Ada beberapa riwayat yang menerangkan terkait sebab turunnya ayat tersebut. Salah satu riwayat tersebut, mengatakan bahwa ayat di atas turun ketika beberapa orang mendatangi Nabi Muhammad saw. untuk mengajukan beberapa pertanyaan dngan tujuan mengolok-olok. Di antara mereka ada yang bertanya, “Dimana ayah saya?”, ada pula yang bertanya, “Dimana unta saya”, maka turunlah ayat ini untuk melarang umat Islam agar tidak menanyakan hal-hal yang tidak perlu.
Dalam riwayat lain, dari Sahabat Abu Hurairah ra., bahwa suatu ketika Rasulullah saw. pernah bersabda di hadapan para sahabat mengenai kewajiban haji. Lantas ada seorang sahabat yang bertanya, “Apakah di setiap tahun?”. Tiga kali sahabat tersebut bertanya namun tidak mendapat respon dari Nabi saw. Kemudian Rasulullah saw. bersabda
فَقَالَ: “وَالَّذِي نَفْسِي بِيَدِهِ، لَوْ قُلْتُ: نَعَمْ لوَجَبَتْ، وَلَوْ وَجَبَتْ عَلَيْكُمْ مَا أَطَقْتُمُوهُ، وَلَوْ تَرَكْتُمُوهُ لَكَفَرْتُمْ”، فَأَنْزَلَ اللَّهُ، عَزَّ وَجَلَّ: {يَا أَيُّهَا الَّذِينَ آمَنُوا لَا تَسْأَلُوا عَنْ أَشْيَاءَ إِنْ تُبْدَ لَكُمْ تَسُؤْكُمْ} حَتَّى خَتَمَ الْآيَةَ
“Demi jiwaku yang ada dalam genggamannya, andai aku katakan “iya”, niscaya haji akan diwajibkan (setiap tahun). dan apabila sudh wajib, maka kalian tidak akan mampu melaksanakannya. Dan jika kalian meninggalkannya maka kalian telah akan telah kafir. Lalu kemudian turun surah al-Maidah ayat 101 hingga akhir ayat. [Tafsir Ibnu Katsir, juz 03, hal. 205].
Ayat di atas memberi pemahaman bahwa orang yang beriman dilarang untuk menanyakan hal-hal terkait beban taklif yang belum ada hukumnya. Pasalnya, mengajukan banyak pertanyaan akan berpotensi memperbanyak beban taklif, dan itu akan memberatkan umat Islam itu sendiri.

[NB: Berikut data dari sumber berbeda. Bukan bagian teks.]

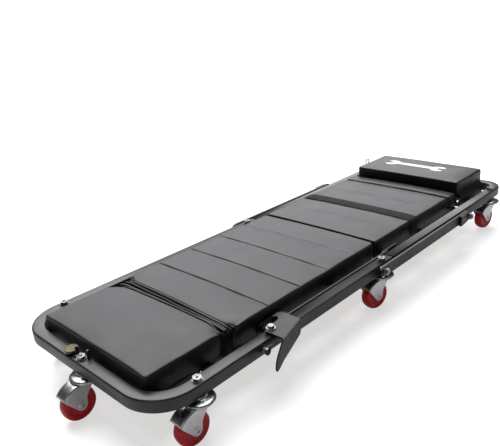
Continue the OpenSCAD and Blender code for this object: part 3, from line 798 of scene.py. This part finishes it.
def seat_flap():
    """Loose end of the seat cover hanging behind the roll, in front of the headrest."""
    low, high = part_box("seat_pad")
    set_back, end_gap, ripple = 0.0088, 0.0005, 0.0011
    back = high.x + set_back
    top, bottom = high.z - 0.014, low.z + 0.0015
    columns, rows = 60, 6
    verts = []
    for layer in (0.0, 0.0012):
        for i in range(columns + 1):
            y = -high.y + end_gap + 2 * (high.y - end_gap) * i / columns
            for j in range(rows + 1):
                v = j / rows
                wave = noise.noise(Vector((y * 45, 0.3, v * 2))) * ripple
                lean = -set_back * max(0.0, 1 - v / 0.45) ** 1.5
                verts.append((back + wave + lean + layer, y, top + (bottom - top) * v))
    obj = add_mesh("seat_flap", verts, sheet_faces(columns, rows), VINYL)
    subdivide(obj, 1)
    attach(obj, "head_frame")


seat_flap()


# ---------------------------------------------------------------- gathered cover ends of the headrest
def cover_end(name, side):
    """Vinyl folded down over the hinge arm at one end of the headrest, gathered in upright creases."""
    low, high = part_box("headrest_pad")
    x0, x1 = low.x + 0.005, high.x - 0.014
    top, deepest, rise = low.z + 0.014, low.z - 0.0165, 0.0145
    flare, fold, fine_fold = 0.0138, 0.0028, 0.0012
    columns, rows = 44, 12
    verts = []
    for layer in (0.0, 0.0012):
        for i in range(columns + 1):
            t = i / columns
            x = x0 + (x1 - x0) * t
            bottom = deepest + rise * t ** 0.8
            for j in range(rows + 1):
                v = j / rows
                z = top + (bottom - top) * v
                out = flare * min(1.0, max(0.0, (v - 0.12) / 0.5)) ** 0.75
                crease = noise.noise(Vector((x * 130, side * 5.1, z * 10))) * fold \
                    + noise.noise(Vector((x * 300, side * 9.1, z * 18))) * fine_fold
                verts.append((x, side * (high.y - 0.0022 + out + crease * min(1.0, v * 2.2) - layer), z))
    obj = add_mesh(name, verts, sheet_faces(columns, rows), VINYL)
    subdivide(obj, 1)
    attach(obj, "headrest")


cover_end("headrest_cover_left", 1)
cover_end("headrest_cover_right", -1)


# ---------------------------------------------------------------- plain spanner printed on the headrest
def spanner_outline():
    """Outline of a double open-ended spanner lying along X, centred on the origin."""
    long_half, neck, head_r, jaw, mouth = 0.074, 0.009, 0.0225, 0.0115, 0.013
    start = math.degrees(math.asin(neck / head_r))
    upper = arc_path(long_half, 0.0, head_r, 180 - start, 32, 14)
    upper += [(long_half + mouth * 0.05, jaw * 0.62), (long_half - mouth * 0.35, 0.0)]
    head = upper + [(x, -y) for x, y in reversed(upper[:-1])]
    return head + [(-x, -y) for x, y in head]


def printed_spanner():
    """Thin print laid on the headrest cushion, across the creeper."""
    low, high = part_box("headrest_pad")
    centre = Vector(((low.x + high.x) / 2 + 0.004, 0.012, 0))
    clearance, ink_rise = 0.03, 0.00025
    mesh = bpy.data.meshes.new("headrest_print")
    bm = bmesh.new()
    bm.faces.new([bm.verts.new((x, y, 0.0)) for x, y in spanner_outline()])
    bmesh.ops.triangulate(bm, faces=bm.faces[:])
    for _ in range(3):
        bmesh.ops.subdivide_edges(bm, edges=[e for e in bm.edges if e.calc_length() > 0.007], cuts=1)
        bmesh.ops.triangulate(bm, faces=bm.faces[:])
    surface = REST.evaluated_get(bpy.context.evaluated_depsgraph_get())
    for v in bm.verts:
        spot = centre + Vector((-v.co.y, -v.co.x, high.z + clearance))
        hit, place, _, _ = surface.ray_cast(spot, Vector((0, 0, -1)))
        v.co = place + Vector((0, 0, ink_rise)) if hit else spot - Vector((0, 0, clearance))
    bm.to_mesh(mesh)
    bm.free()
    obj = bpy.data.objects.new("headrest_print", mesh)
    SCENE.collection.objects.link(obj)
    mesh.materials.append(INK)
    thick = obj.modifiers.new("ink", "SOLIDIFY")
    thick.thickness = 0.0004
    thick.offset = 0.0
    attach(obj, "headrest")


printed_spanner()


# ---------------------------------------------------------------- matte band round the seat cushion
def band_profile(half, top, bottom):
    """Line of (y, z) points up one side, over the crown and down the other side."""
    corner_r, crown, steps = 0.009, 0.0025, 26
    shoulder = top - crown
    up = [(half, bottom), (half, (bottom + top - corner_r) / 2)]
    up += arc_path(half - corner_r, shoulder - corner_r, corner_r, 0, 90, 6)
    profile = list(up)
    for i in range(1, steps):
        y = (half - corner_r) * (1 - 2 * i / steps)
        profile.append((y, shoulder + crown * (1 - (y / half) ** 2) ** 0.5))
    return profile + [(-y, z) for y, z in reversed(up)]


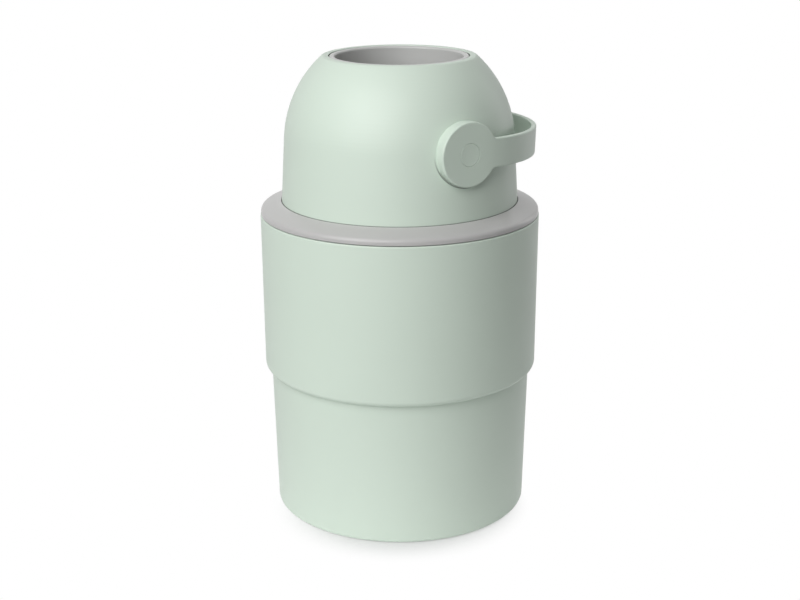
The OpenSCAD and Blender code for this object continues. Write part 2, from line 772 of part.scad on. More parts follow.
lower_bucket();
base_pads();
upper_sleeve();
sleeve_screws();
bag_collar();
rim_gasket();
shoulder_ring();
dome_shell();
throat();
head_screws();
upper_wiper_seal();
lower_wiper_seal();
front_bush();
back_bush();
chamber_tube();
upper_mouth_ring();
lower_mouth_ring();
upper_ball_half();
lower_ball_half();
ball_screws();
front_trunnion();
back_trunnion();
trunnion_screws();
handle_bail();
handle_screws();
front_cap();
back_cap();
piston_cup();
piston_cover();
piston_weight();
piston_seals();
piston_screws();
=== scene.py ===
import math

import bmesh
import bpy
from mathutils import Matrix, Vector
from mathutils.geometry import delaunay_2d_cdt


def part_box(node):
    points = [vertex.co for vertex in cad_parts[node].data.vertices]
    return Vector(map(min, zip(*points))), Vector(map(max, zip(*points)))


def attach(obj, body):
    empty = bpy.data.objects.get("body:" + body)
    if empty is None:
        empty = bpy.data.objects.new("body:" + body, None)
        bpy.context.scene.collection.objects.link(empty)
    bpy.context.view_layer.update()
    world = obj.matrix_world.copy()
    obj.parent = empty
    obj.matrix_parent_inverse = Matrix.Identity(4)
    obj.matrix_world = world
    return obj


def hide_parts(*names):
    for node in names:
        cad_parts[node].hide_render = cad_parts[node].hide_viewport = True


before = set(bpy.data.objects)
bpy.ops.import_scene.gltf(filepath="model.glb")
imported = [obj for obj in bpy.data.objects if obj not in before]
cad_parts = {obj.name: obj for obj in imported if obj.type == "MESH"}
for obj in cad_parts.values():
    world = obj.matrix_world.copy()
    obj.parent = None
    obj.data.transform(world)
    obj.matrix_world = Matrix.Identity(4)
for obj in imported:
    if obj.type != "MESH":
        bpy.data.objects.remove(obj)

scene = bpy.context.scene
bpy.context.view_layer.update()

# ---------------------------------------------------------------- where the bin is seen from
# The bin stands with its handle towards +X. It is seen from the front and a little from the
# left, from somewhat above its mouth, at the distance from which its rings flatten as they do.
view_turn = 0.570            # radians, as the tilt and the roll
view_tilt = 0.3078
view_roll = -0.0033
view_distance = 1.3628       # metres from the bin's axis, measured along the floor
view_height = 0.6373
lens_length = 64.83          # millimetres, as the sensor's width
sensor_width = 36


def round_the_bin(turn, distance, height):
    """A place beside the bin, in metres, turned by that angle to the right of the viewer."""
    around = view_turn - turn
    return (-distance * math.sin(around), -distance * math.cos(around), height)


camera_data = bpy.data.cameras.new("camera")
camera_data.sensor_width = sensor_width
camera_data.lens = lens_length
camera = bpy.data.objects.new("camera", camera_data)
camera.location = round_the_bin(0, view_distance, view_height)
camera.rotation_euler = (
    Matrix.Rotation(-view_turn, 3, "Z")
    @ Matrix.Rotation(math.pi / 2 - view_tilt, 3, "X")
    @ Matrix.Rotation(view_roll, 3, "Z")
).to_euler()
scene.collection.objects.link(camera)
scene.camera = camera
scene.view_settings.view_transform = "Standard"


# ---------------------------------------------------------------- the studio
# A pale floor that runs far out, one wide soft box to the left of the viewer, a weak strip
# behind on the right, and a surround that is bright overhead and that gloss reflects as
# white. The floor near the bin is the brightest, and lights it from below. All in metres.
def join(tree, source, target):
    tree.links.new(source, target)


def feed(tree, value, target):
    """Gives a socket a number, a colour or what another socket puts out."""
    if isinstance(value, (int, float)):
        target.default_value = value
    elif isinstance(value, tuple):
        target.default_value = (*value, 1)
    else:
        join(tree, value, target)


def reckon(tree, operation, *values, clamp=False):
    """A Math node on sockets or numbers."""
    step = tree.nodes.new("ShaderNodeMath")
    step.operation = operation
    step.use_clamp = clamp
    for slot, value in enumerate(values):
        feed(tree, value, step.inputs[slot])
    return step.outputs[0]


def ranged(tree, value, start, end, first, last, eased=False):
    """A Map Range node: first up to where the value is start, last from where it is end."""
    step = tree.nodes.new("ShaderNodeMapRange")
    if eased:
        step.interpolation_type = "SMOOTHSTEP"
    for label, number in (("From Min", start), ("From Max", end), ("To Min", first), ("To Max", last)):
        step.inputs[label].default_value = number
    join(tree, value, step.inputs["Value"])
    return step.outputs[0]


def across(tree, place):
    """The X, Y and Z of a place or a direction."""
    parts = tree.nodes.new("ShaderNodeSeparateXYZ")
    join(tree, place, parts.inputs[0])
    return parts.outputs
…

Terkait hal ini, Rasulullah saw. bersabda,
إن الله تعالى فرض فرائض فلا تضيّعوها، وحدّ حدوداً فلا تعتدوها، وحرّم أشياء فلا تنتهكوها، وسكت عن أشياء رحمة لكم غير نسيان فلا تبحثوا عنها
Sesungguhnya Allah telah menetapkan beberapa kewajiban maka janganlah engkau menyepelekannya, dan Dia telah menentukan batasan-batasan maka janganlah engkau melanggarnya, dan Dia telah pula mengharamkan beberapa hal maka janganlah engkau jatuh ke dalamnya. Dia juga mendiamkan beberapa hal–karena kasih sayangnya kepada kalian bukannya lupa–, maka janganlah engkau membahasnya.” H.R al-Daruquthni.
Dengan demikian, Islam tidak menghendaki adanya beban taklif yang terlalu banyak, sebab itu akan menyusahkan bagi manusia. Meski demikian, Islam tetap tegas dengan aturan-aturan yang ada. Islam adalah agama yang mudah, tetapi jangan pernah dipermudah.